‘What Does a People Do?’

The city ruins after the war. Ruins of war. Broken city after the military  bombing. The bombed-out buildings. The wreckage of buildings. War  destruction. Stock Photo | Adobe Stock

Beyond the point of no repair

Columnist and historian Victor Davis Hanson has asked a very good question:

“What does a people do when its highest officials simply renounce their oaths of office and refuse to enforce laws that they don’t like?” (https://amgreatness.com/2023/03/05/life-among-the-ruins/).

These officials, he says–and I agree–are ruining our country. They’re turning our cities into dirty, crime-ridden hellholes; and once the damage is irreparable, they’ll get to work on the suburbs.

It’s more than just refusing to enforce laws that they don’t like. It’s even more than crooked DAs refusing to prosecute crime and seeing to it that criminals are released back onto the streets as soon as possible.
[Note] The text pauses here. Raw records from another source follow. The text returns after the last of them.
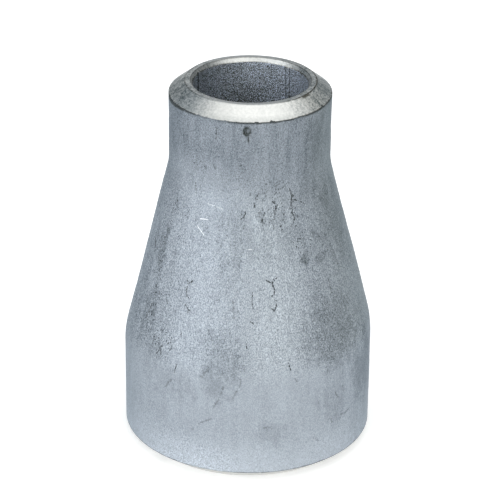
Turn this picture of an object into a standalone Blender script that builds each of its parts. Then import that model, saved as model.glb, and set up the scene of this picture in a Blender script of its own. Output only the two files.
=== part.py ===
"""A concentric butt-weld pipe reducer, one inch to half inch, pressed from seam-welded steel tube.

It stands on its large end. Its axis is Z, the large end's root face lies at Z = 0 and the
small end's root face at Z = LENGTH. Every size is in metres.
"""

import math

import bmesh
import bpy
from mathutils import Vector

MM = 0.001

# The two pipe sizes that the reducer joins, and the wall that each is welded to.
LARGE_OD = 33.4 * MM
LARGE_WALL = 3.38 * MM
SMALL_OD = 21.3 * MM
SMALL_WALL = 2.77 * MM

# Lengths along the axis. Each straight run is measured from its own end to the cone.
LENGTH = 51.0 * MM
LARGE_RUN = 15.6 * MM
SMALL_RUN = 11.2 * MM

# Outside radii of the bends where the cone runs into the straight ends.
LARGE_BEND = 16.0 * MM
SMALL_BEND = 10.0 * MM

# Weld preparation: a bevel that leaves a narrow root face, and a taper inside
# that cuts the pressed wall down to the pipe's own wall.
BEVEL_ANGLE = math.radians(37.5)
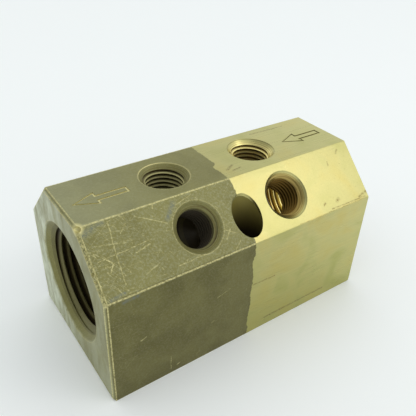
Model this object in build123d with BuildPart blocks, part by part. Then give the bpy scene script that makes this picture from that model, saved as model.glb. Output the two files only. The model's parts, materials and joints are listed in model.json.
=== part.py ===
"""Hydraulic manifold block: one brass bar with a supply half and a return half.

The bar is square in section, with its two upper long corners cut back at 45 degrees. A large
pipe-tapped bore enters each end and stops short of the middle, so that a solid web keeps supply
and return apart. Each bore is met by three smaller pipe-tapped ports: one from the flat top and
one square to each sloping face. Two plain bolt holes pass down through the middle, beside the web.

Millimetres. The origin is on the underside, below the block's centre. +X runs along the bar from
the return end to the supply end, and +Z is up.
"""

import os
from math import radians, sqrt, tan

from build123d import *

# Bar stock
block_length = 95.25
block_width = 50.8
block_height = 50.8
corner_chamfer = 14.29
end_edge_break = 0.8
long_edge_break = 0.3

# Supply and return bores, drilled for a 1 inch taper pipe thread
main_bore_diameter = 29.37
main_bore_depth = 36.5
main_mouth_diameter = 36.5
mouth_angle = 90.0
drill_point_angle = 118.0

# Side ports, drilled for a 1/4 inch taper pipe thread
port_bore_diameter = 11.11
port_mouth_diameter = 15.2
port_spacing = 31.75

# Bolt holes through the middle, each set in from the side of the bar that it runs beside
bolt_hole_diameter = 9.525
bolt_hole_inset = 5.95

# Places that follow from the sizes
half_length = block_length / 2
half_width = block_width / 2
bore_axis_height = block_height / 2
bore_axis = Axis((0, 0, bore_axis_height), (1, 0, 0))
bolt_hole_spacing = block_width - 2 * bolt_hole_inset

main_bore_radius = main_bore_diameter / 2
main_mouth_radius = main_mouth_diameter / 2
main_mouth_depth = (main_mouth_radius - main_bore_radius) / tan(radians(mouth_angle / 2))
drill_point_length = main_bore_radius / tan(radians(drill_point_angle / 2))

top_reach = block_height - bore_axis_height
slope_reach = (half_width + top_reach - corner_chamfer) / sqrt(2)


def port_planes(reach, direction):
    """Planes on a face at both port stations, facing out, square to the main bore's axis."""
    outward = Vector(*direction).normalized()
    centre = Vector(0, 0, bore_axis_height) + outward * reach
    return [
        Plane(origin=centre + Vector(station, 0, 0), x_dir=(1, 0, 0), z_dir=outward)
        for station in (-port_spacing / 2, port_spacing / 2)
    ]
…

Our highest officials promote, enable, and strengthen groups and activities that do real harm. It’s like they really hate America and are doing their level best to destroy it–or at least turn it into something unrecognizable to sane people who remember better times.
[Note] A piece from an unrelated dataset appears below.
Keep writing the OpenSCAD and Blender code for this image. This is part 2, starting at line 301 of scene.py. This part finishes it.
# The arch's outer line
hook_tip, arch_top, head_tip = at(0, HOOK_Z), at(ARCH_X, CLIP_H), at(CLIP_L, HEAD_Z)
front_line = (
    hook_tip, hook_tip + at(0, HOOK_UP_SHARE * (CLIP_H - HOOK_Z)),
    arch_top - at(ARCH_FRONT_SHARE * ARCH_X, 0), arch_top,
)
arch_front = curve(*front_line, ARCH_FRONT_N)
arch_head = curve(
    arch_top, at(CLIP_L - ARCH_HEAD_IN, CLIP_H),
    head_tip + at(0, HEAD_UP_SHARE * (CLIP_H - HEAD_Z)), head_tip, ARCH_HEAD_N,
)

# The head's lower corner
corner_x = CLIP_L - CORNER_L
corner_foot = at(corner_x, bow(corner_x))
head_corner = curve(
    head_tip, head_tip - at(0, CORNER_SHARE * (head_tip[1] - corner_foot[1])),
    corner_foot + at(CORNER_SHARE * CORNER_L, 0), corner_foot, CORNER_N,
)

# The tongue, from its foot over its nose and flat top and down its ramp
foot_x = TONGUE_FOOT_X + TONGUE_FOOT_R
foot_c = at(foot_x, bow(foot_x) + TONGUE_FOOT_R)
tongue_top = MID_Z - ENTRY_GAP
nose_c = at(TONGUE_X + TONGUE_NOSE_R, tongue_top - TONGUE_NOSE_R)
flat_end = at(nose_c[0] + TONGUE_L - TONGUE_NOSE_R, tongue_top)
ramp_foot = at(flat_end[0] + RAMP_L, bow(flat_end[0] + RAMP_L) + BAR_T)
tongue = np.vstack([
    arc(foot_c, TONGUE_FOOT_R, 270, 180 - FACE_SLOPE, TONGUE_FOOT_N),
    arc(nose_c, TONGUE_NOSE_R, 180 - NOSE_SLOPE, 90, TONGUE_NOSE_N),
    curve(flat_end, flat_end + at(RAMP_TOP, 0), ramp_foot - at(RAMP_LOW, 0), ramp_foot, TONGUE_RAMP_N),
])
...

Are there really, truly accredited doctors who sincerely believe that boys can–and should be!–turned into girls, and girls into boys? Are there really, truly high officials who sincerely believe that our nation’s borders can–and should be!–erased?

And so on, and so on.

The question won’t go away. “What do a people do” when this level of misgovernment is done to them?

I believe Thomas Jefferson had the answer to that question. You’ll find it in the Declaration of Independence.